__SET PROBLEM__
Repeat all of the material exactly as given.
◆ ◆ ◆ ◆
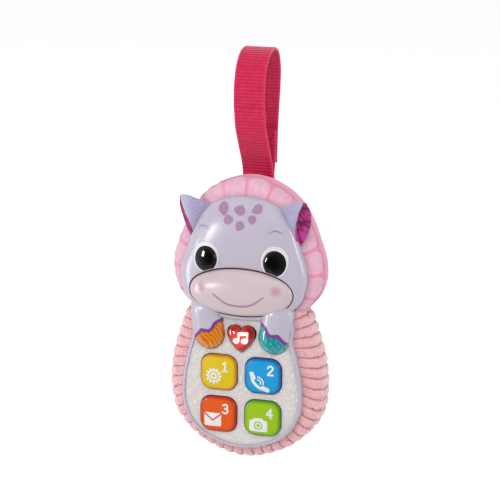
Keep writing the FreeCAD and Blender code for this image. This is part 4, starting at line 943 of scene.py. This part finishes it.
# The back half draws in a little, and the front is hollowed where the ears lie against it.
EAR_SEAT, HOLLOW_DEPTH, HOLLOW_RADIUS = (40.5, 107), 4.8, 10
DRAWN_IN, DRAWN_FROM, DRAWN_BACK = 0.16, 14, 33
HOLLOW_FULL, HOLLOW_END = 6, 16
hood_x, hood_y, hood_z = (hood_rows[:, :, k] for k in range(3))
drawn_in = DRAWN_IN * np.clip((hood_y - DRAWN_FROM) / (DRAWN_BACK - DRAWN_FROM), 0, 1)
hood_x += (inner[:, 0] - hood_x) * drawn_in
hood_z += (inner[:, 1] - hood_z) * drawn_in
from_ear = np.hypot(np.abs(hood_x) - EAR_SEAT[0], hood_z - EAR_SEAT[1])
in_front = np.clip((HOLLOW_END - hood_y) / (HOLLOW_END - HOLLOW_FULL), 0, 1)
hood_y += HOLLOW_DEPTH * np.exp(-((from_ear / HOLLOW_RADIUS) ** 2)) * in_front


def petal_mask(finish):
    """1 inside the rounded petals printed on the hood's front."""
    u, v = finish.uv()
    side = finish.times(finish.minus(finish.math("FRACT", u), 0.5), 2.28)
    reach = finish.math("DIVIDE", v, SEAM_SHARE)
    past = finish.math("MAXIMUM", finish.math("DIVIDE", finish.minus(reach, 0.55), 0.5), 0.0)
    wobble = finish.times(finish.minus(finish.noise(6, 2), 0.5), 0.35)
    wide = finish.math("POWER", finish.size_of(side), 2.6)
    size = finish.plus(wide, finish.math("POWER", past, 2.2))
    return finish.ramp(finish.plus(size, wobble), 1.12, 0.72)


def printed_padding():
    finish = Finish("printed_padding", (240, 150, 178), 0.85, Sheen_Weight=0.25, Sheen_Roughness=0.4,
                    Specular_IOR_Level=0.2)
    ground = finish.mix(finish.ramp(finish.noise(9, 3), 0.25, 0.75), (238, 146, 176), (241, 166, 190))
    petal = finish.mix(finish.ramp(finish.noise(2.6, 3), 0.3, 0.75), (230, 180, 204), (238, 196, 212))
    finish.paint(petal_mask(finish), ground, petal)
    finish.bump(woven(finish, 0.42), 0.08, 0.6)
    return finish


hood_cloth = printed_padding()
hood = grid("hood_padding", [*hood_rows, lap, tuck], hood_cloth, None)
span = np.linspace(0, PETALS, HOOD_COLUMNS)
share_map(hood, [(across, row / (HOOD_SECTIONS - 1)) for row in range(HOOD_SECTIONS + 2) for across in span])


def puff(obj, held, pressure, cap_mm, frames=20):
    """Inflates a fabric shell with Cloth, holding some vertices, and keeps the result."""
    rest = np.array([v.co for v in obj.data.vertices])
    group = obj.vertex_groups.new(name="held")
    for index, weight in held.items():
        group.add([index], weight, "REPLACE")
    cloth = obj.modifiers.new("Cloth", "CLOTH")
    cloth.settings.effector_weights.gravity = 0
    wanted = {"use_pressure": True, "uniform_pressure_force": pressure, "vertex_group_mass": "held",
              "tension_stiffness": 12, "compression_stiffness": 12, "shear_stiffness": 4,
              "bending_stiffness": 0.3, "quality": 6}
    for key, value in wanted.items():
        setattr(cloth.settings, key, value)
    scene = bpy.context.scene
    for step in range(1, frames + 1):
        scene.frame_set(step)
    shaped = obj.evaluated_get(bpy.context.evaluated_depsgraph_get())
    after = np.array([v.co for v in shaped.data.vertices])
    move = after - rest
    length = np.linalg.norm(move, axis=1, keepdims=True)
    after = rest + move * np.minimum(1, cap_mm * MM / np.maximum(length, 1e-9))
    obj.modifiers.remove(cloth)
    obj.vertex_groups.clear()
    obj.data.vertices.foreach_set("co", after.ravel())
    obj.data.update()
    scene.frame_set(1)


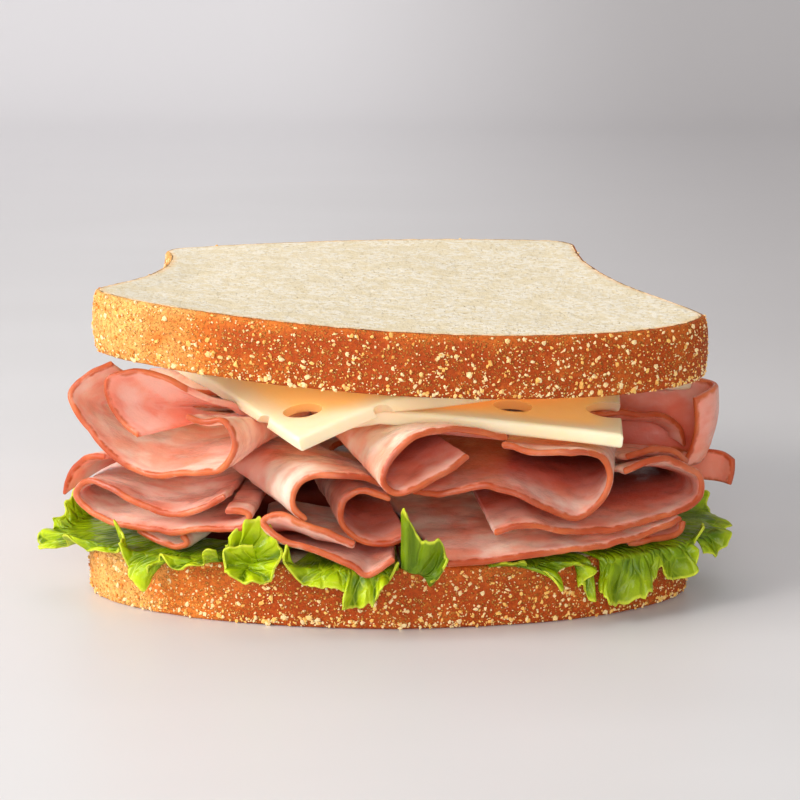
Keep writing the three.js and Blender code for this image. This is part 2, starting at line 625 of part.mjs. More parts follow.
◆ ◆ ◆ ◆
__CORRECT OUTPUT__
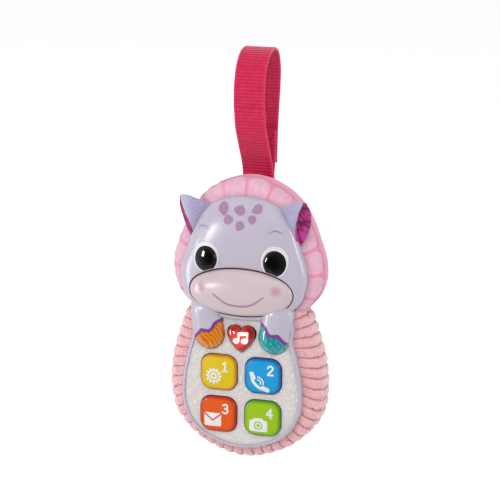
Keep writing the FreeCAD and Blender code for this image. This is part 4, starting at line 943 of scene.py. This part finishes it.
# The back half draws in a little, and the front is hollowed where the ears lie against it.
EAR_SEAT, HOLLOW_DEPTH, HOLLOW_RADIUS = (40.5, 107), 4.8, 10
DRAWN_IN, DRAWN_FROM, DRAWN_BACK = 0.16, 14, 33
HOLLOW_FULL, HOLLOW_END = 6, 16
hood_x, hood_y, hood_z = (hood_rows[:, :, k] for k in range(3))
drawn_in = DRAWN_IN * np.clip((hood_y - DRAWN_FROM) / (DRAWN_BACK - DRAWN_FROM), 0, 1)
hood_x += (inner[:, 0] - hood_x) * drawn_in
hood_z += (inner[:, 1] - hood_z) * drawn_in
from_ear = np.hypot(np.abs(hood_x) - EAR_SEAT[0], hood_z - EAR_SEAT[1])
in_front = np.clip((HOLLOW_END - hood_y) / (HOLLOW_END - HOLLOW_FULL), 0, 1)
hood_y += HOLLOW_DEPTH * np.exp(-((from_ear / HOLLOW_RADIUS) ** 2)) * in_front


def petal_mask(finish):
    """1 inside the rounded petals printed on the hood's front."""
    u, v = finish.uv()
    side = finish.times(finish.minus(finish.math("FRACT", u), 0.5), 2.28)
    reach = finish.math("DIVIDE", v, SEAM_SHARE)
    past = finish.math("MAXIMUM", finish.math("DIVIDE", finish.minus(reach, 0.55), 0.5), 0.0)
    wobble = finish.times(finish.minus(finish.noise(6, 2), 0.5), 0.35)
    wide = finish.math("POWER", finish.size_of(side), 2.6)
    size = finish.plus(wide, finish.math("POWER", past, 2.2))
    return finish.ramp(finish.plus(size, wobble), 1.12, 0.72)


def printed_padding():
    finish = Finish("printed_padding", (240, 150, 178), 0.85, Sheen_Weight=0.25, Sheen_Roughness=0.4,
                    Specular_IOR_Level=0.2)
    ground = finish.mix(finish.ramp(finish.noise(9, 3), 0.25, 0.75), (238, 146, 176), (241, 166, 190))
    petal = finish.mix(finish.ramp(finish.noise(2.6, 3), 0.3, 0.75), (230, 180, 204), (238, 196, 212))
    finish.paint(petal_mask(finish), ground, petal)
    finish.bump(woven(finish, 0.42), 0.08, 0.6)
    return finish


hood_cloth = printed_padding()
hood = grid("hood_padding", [*hood_rows, lap, tuck], hood_cloth, None)
span = np.linspace(0, PETALS, HOOD_COLUMNS)
share_map(hood, [(across, row / (HOOD_SECTIONS - 1)) for row in range(HOOD_SECTIONS + 2) for across in span])


def puff(obj, held, pressure, cap_mm, frames=20):
    """Inflates a fabric shell with Cloth, holding some vertices, and keeps the result."""
    rest = np.array([v.co for v in obj.data.vertices])
    group = obj.vertex_groups.new(name="held")
    for index, weight in held.items():
        group.add([index], weight, "REPLACE")
    cloth = obj.modifiers.new("Cloth", "CLOTH")
    cloth.settings.effector_weights.gravity = 0
    wanted = {"use_pressure": True, "uniform_pressure_force": pressure, "vertex_group_mass": "held",
              "tension_stiffness": 12, "compression_stiffness": 12, "shear_stiffness": 4,
              "bending_stiffness": 0.3, "quality": 6}
    for key, value in wanted.items():
        setattr(cloth.settings, key, value)
    scene = bpy.context.scene
    for step in range(1, frames + 1):
        scene.frame_set(step)
    shaped = obj.evaluated_get(bpy.context.evaluated_depsgraph_get())
    after = np.array([v.co for v in shaped.data.vertices])
    move = after - rest
    length = np.linalg.norm(move, axis=1, keepdims=True)
    after = rest + move * np.minimum(1, cap_mm * MM / np.maximum(length, 1e-9))
    obj.modifiers.remove(cloth)
    obj.vertex_groups.clear()
    obj.data.vertices.foreach_set("co", after.ravel())
    obj.data.update()
    scene.frame_set(1)


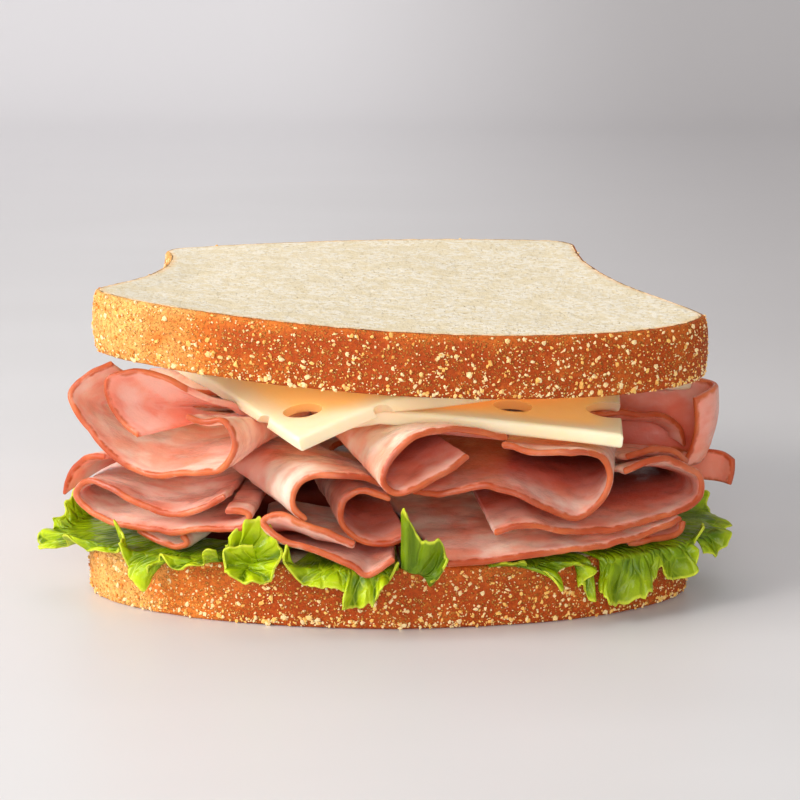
Keep writing the three.js and Blender code for this image. This is part 2, starting at line 625 of part.mjs. More parts follow.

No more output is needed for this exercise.